§ Instructions for the task: Reproduce all of the data word for word.

══ Data section ══

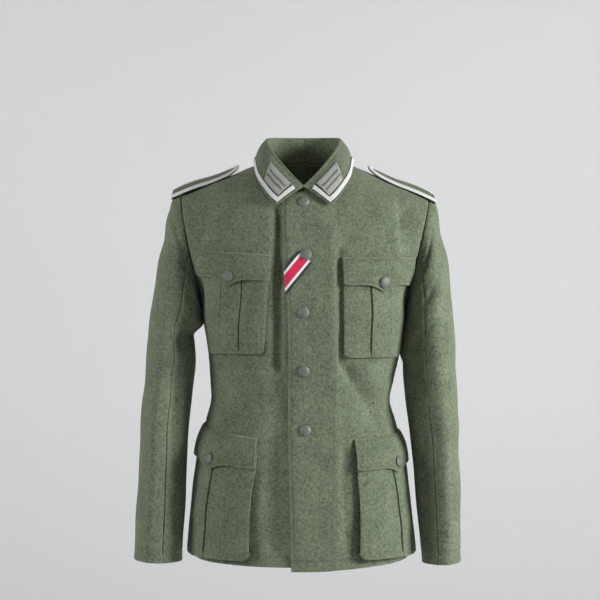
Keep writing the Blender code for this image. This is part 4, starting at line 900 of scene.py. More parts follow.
def closing(z):
    return read(closingEdge, "reach", z)


def panelGrid(sideName, face, s, low, way):
    # theta and z over a front or half the back: even angles up to the armpit, then a blend of four edges
    side, back = sides[sideName], face == "back"
    edgeAt = {"over": closing, "under": lambda z: np.full(np.shape(z), -body["underlap"]),
              "back": lambda z: np.zeros(np.shape(z))}[face]
    armpit = body["armpit"]
    start = evenAngle(thetaOf(side, edgeAt(np.array(armpit)), armpit))
    angle = start + s * (math.pi / 2 - start)
    share = angle / (math.pi / 2)
    hem = read(hemLine, "back" if back else sideName, share)[None, :]
    zLow = hem + low[:, None] * (armpit - hem)
    first = evenAngle(thetaOf(side, edgeAt(zLow), zLow))
    thetaLow = turnPower(first + s[None, :] * (math.pi / 2 - first), body["sectionRound"] / 2)
    reach = halfWidth(side, armpit) * signedPower(np.sin(thetaLow[-1]), 2 / body["sectionRound"])
    bottom = np.stack([reach, np.full(len(s), armpit)], axis=-1)
    r = 1 - (1 - way) ** 1.9
    top = topCurve(sideName, float(edgeAt(np.array(-0.06))), back, s)
    rise = armpit + r * (top[0, 1] - armpit)
    inner = np.stack([edgeAt(rise), rise], axis=-1)
    inner[-1] = top[0]
    outer = np.stack(armhole(sideName, math.pi * (1 - way)), axis=-1)
    blend = patchBetween(bottom, top, inner, outer, s, r)
    thetaTop = thetaOf(side, blend[..., 0], blend[..., 1])
    theta = np.concatenate([thetaLow, thetaTop[1:]])
    z = np.concatenate([zLow, blend[1:, :, 1]])
    return (math.pi - theta if back else theta), z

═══

§ Exercise result:
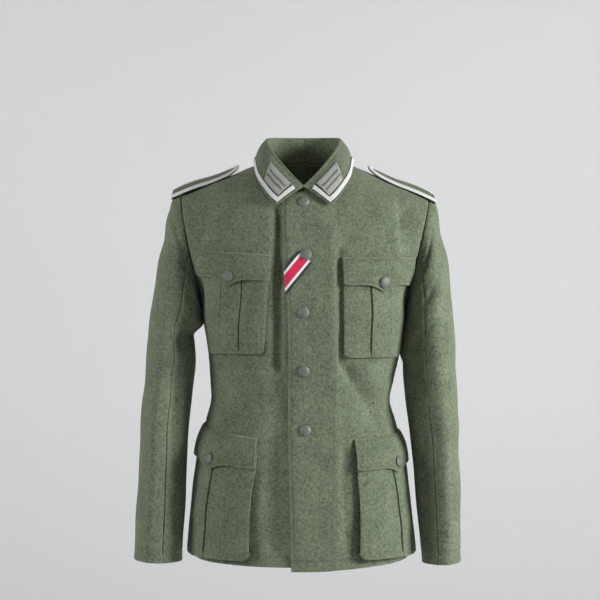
Keep writing the Blender code for this image. This is part 4, starting at line 900 of scene.py. More parts follow.
def closing(z):
    return read(closingEdge, "reach", z)


def panelGrid(sideName, face, s, low, way):
    # theta and z over a front or half the back: even angles up to the armpit, then a blend of four edges
    side, back = sides[sideName], face == "back"
    edgeAt = {"over": closing, "under": lambda z: np.full(np.shape(z), -body["underlap"]),
              "back": lambda z: np.zeros(np.shape(z))}[face]
    armpit = body["armpit"]
    start = evenAngle(thetaOf(side, edgeAt(np.array(armpit)), armpit))
    angle = start + s * (math.pi / 2 - start)
    share = angle / (math.pi / 2)
    hem = read(hemLine, "back" if back else sideName, share)[None, :]
    zLow = hem + low[:, None] * (armpit - hem)
    first = evenAngle(thetaOf(side, edgeAt(zLow), zLow))
    thetaLow = turnPower(first + s[None, :] * (math.pi / 2 - first), body["sectionRound"] / 2)
    reach = halfWidth(side, armpit) * signedPower(np.sin(thetaLow[-1]), 2 / body["sectionRound"])
    bottom = np.stack([reach, np.full(len(s), armpit)], axis=-1)
    r = 1 - (1 - way) ** 1.9
    top = topCurve(sideName, float(edgeAt(np.array(-0.06))), back, s)
    rise = armpit + r * (top[0, 1] - armpit)
    inner = np.stack([edgeAt(rise), rise], axis=-1)
    inner[-1] = top[0]
    outer = np.stack(armhole(sideName, math.pi * (1 - way)), axis=-1)
    blend = patchBetween(bottom, top, inner, outer, s, r)
    thetaTop = thetaOf(side, blend[..., 0], blend[..., 1])
    theta = np.concatenate([thetaLow, thetaTop[1:]])
    z = np.concatenate([zLow, blend[1:, :, 1]])
    return (math.pi - theta if back else theta), z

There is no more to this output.